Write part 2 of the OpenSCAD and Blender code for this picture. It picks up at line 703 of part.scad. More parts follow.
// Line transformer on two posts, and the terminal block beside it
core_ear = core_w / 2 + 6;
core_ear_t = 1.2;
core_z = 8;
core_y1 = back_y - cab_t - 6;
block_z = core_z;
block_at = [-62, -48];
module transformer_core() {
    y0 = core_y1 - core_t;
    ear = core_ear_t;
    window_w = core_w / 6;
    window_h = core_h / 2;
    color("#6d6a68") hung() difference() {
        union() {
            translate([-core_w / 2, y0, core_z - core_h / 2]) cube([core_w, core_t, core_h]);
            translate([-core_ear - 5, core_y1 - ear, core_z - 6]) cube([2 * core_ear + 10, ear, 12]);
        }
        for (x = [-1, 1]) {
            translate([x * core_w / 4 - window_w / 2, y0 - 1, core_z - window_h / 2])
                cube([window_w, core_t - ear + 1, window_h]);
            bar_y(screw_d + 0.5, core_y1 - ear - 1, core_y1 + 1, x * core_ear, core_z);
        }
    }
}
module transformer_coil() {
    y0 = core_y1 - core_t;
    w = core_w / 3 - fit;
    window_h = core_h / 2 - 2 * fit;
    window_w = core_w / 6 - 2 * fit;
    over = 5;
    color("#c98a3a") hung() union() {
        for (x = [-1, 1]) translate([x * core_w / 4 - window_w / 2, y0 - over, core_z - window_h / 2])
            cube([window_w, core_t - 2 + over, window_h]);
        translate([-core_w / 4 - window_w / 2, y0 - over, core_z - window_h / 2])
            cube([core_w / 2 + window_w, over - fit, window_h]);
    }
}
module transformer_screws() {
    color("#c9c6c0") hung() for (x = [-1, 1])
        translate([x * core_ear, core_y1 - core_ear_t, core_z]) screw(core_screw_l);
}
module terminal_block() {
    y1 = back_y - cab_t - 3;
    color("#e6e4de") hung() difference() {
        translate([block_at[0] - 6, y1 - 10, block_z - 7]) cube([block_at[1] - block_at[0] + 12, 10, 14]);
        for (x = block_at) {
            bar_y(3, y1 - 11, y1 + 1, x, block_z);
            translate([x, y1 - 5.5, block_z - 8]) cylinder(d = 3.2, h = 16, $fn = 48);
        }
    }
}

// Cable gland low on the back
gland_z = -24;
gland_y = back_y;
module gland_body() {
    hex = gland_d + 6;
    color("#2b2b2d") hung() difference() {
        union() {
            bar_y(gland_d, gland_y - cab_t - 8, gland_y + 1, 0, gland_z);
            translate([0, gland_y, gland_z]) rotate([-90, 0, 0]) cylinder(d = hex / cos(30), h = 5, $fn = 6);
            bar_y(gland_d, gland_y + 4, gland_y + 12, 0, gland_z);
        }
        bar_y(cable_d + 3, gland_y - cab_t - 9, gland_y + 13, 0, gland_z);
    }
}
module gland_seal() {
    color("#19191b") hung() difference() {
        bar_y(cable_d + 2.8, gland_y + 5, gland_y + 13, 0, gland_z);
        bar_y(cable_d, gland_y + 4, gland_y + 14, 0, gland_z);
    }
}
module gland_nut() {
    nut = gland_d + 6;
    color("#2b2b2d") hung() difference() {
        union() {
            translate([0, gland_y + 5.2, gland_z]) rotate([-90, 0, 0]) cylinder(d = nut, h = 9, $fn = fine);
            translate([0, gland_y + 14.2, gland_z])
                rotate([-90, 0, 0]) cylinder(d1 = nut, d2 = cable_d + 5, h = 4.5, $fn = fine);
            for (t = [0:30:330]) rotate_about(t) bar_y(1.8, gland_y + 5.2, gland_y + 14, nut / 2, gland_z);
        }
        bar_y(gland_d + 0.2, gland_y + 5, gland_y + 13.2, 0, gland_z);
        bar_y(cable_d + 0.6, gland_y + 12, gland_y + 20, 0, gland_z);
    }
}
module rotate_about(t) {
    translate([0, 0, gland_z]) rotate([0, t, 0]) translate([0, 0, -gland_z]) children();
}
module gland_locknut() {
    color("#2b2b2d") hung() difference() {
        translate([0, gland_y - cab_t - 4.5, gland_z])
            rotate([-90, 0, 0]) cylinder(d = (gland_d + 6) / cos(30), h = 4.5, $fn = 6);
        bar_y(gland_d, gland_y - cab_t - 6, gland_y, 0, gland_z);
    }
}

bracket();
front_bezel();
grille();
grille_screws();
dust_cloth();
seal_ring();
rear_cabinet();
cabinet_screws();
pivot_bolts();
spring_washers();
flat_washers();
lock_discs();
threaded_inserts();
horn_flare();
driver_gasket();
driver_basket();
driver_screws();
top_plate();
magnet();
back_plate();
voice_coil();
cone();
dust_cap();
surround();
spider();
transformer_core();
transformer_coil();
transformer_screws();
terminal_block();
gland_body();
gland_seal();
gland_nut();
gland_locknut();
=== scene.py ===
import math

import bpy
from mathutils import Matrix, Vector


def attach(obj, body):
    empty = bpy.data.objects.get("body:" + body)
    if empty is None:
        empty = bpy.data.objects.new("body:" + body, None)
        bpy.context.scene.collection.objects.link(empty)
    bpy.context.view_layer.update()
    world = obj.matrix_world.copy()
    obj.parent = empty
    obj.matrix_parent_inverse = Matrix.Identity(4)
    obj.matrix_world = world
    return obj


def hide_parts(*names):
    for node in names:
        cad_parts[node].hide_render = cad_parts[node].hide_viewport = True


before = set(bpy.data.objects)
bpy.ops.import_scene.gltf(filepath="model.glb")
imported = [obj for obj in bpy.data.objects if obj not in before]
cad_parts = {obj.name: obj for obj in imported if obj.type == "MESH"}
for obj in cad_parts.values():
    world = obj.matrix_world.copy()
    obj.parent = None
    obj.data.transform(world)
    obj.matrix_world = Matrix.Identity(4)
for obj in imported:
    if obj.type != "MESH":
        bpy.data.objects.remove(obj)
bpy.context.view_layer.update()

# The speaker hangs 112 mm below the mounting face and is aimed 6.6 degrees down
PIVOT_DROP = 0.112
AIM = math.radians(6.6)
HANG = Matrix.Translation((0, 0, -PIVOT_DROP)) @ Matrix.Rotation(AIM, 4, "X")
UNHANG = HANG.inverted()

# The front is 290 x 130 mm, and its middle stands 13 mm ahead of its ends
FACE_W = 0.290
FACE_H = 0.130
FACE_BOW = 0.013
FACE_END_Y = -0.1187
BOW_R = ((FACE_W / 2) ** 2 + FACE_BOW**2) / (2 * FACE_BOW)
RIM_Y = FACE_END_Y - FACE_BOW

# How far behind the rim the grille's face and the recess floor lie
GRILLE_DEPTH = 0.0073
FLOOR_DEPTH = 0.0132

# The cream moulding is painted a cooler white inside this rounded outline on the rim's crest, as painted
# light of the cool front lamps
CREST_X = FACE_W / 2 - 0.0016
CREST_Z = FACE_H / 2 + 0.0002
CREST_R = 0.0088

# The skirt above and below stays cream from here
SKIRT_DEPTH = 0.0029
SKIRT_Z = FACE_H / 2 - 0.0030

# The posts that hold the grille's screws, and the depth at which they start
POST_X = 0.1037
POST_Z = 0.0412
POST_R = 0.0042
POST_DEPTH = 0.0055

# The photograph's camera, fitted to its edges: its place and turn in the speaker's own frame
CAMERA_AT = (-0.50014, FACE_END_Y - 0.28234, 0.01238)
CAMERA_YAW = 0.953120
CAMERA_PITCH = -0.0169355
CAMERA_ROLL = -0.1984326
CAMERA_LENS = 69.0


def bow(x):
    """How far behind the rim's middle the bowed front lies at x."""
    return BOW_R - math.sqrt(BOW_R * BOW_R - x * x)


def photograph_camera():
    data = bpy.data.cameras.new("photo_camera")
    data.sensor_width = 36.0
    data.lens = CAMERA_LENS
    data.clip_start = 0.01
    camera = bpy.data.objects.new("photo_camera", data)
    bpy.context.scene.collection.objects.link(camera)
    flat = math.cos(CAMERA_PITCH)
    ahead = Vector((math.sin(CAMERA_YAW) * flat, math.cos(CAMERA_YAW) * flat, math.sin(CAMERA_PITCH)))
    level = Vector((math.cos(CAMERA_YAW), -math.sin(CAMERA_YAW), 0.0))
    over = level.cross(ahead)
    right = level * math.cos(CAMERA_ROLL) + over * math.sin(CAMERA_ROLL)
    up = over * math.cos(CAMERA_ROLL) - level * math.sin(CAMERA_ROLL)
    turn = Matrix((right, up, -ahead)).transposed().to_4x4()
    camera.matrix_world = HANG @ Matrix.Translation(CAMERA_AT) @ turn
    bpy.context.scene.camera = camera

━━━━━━

[Written task] Repeat exactly the lines from the one containing "bpy.context.scene.collection.objects.link(empty)" through the one containing "imported = [obj", both included, and nothing else.

[Result of the exercise]
        bpy.context.scene.collection.objects.link(empty)
    bpy.context.view_layer.update()
    world = obj.matrix_world.copy()
    obj.parent = empty
    obj.matrix_parent_inverse = Matrix.Identity(4)
    obj.matrix_world = world
    return obj


def hide_parts(*names):
    for node in names:
        cad_parts[node].hide_render = cad_parts[node].hide_viewport = True


before = set(bpy.data.objects)
bpy.ops.import_scene.gltf(filepath="model.glb")
imported = [obj for obj in bpy.data.objects if obj not in before]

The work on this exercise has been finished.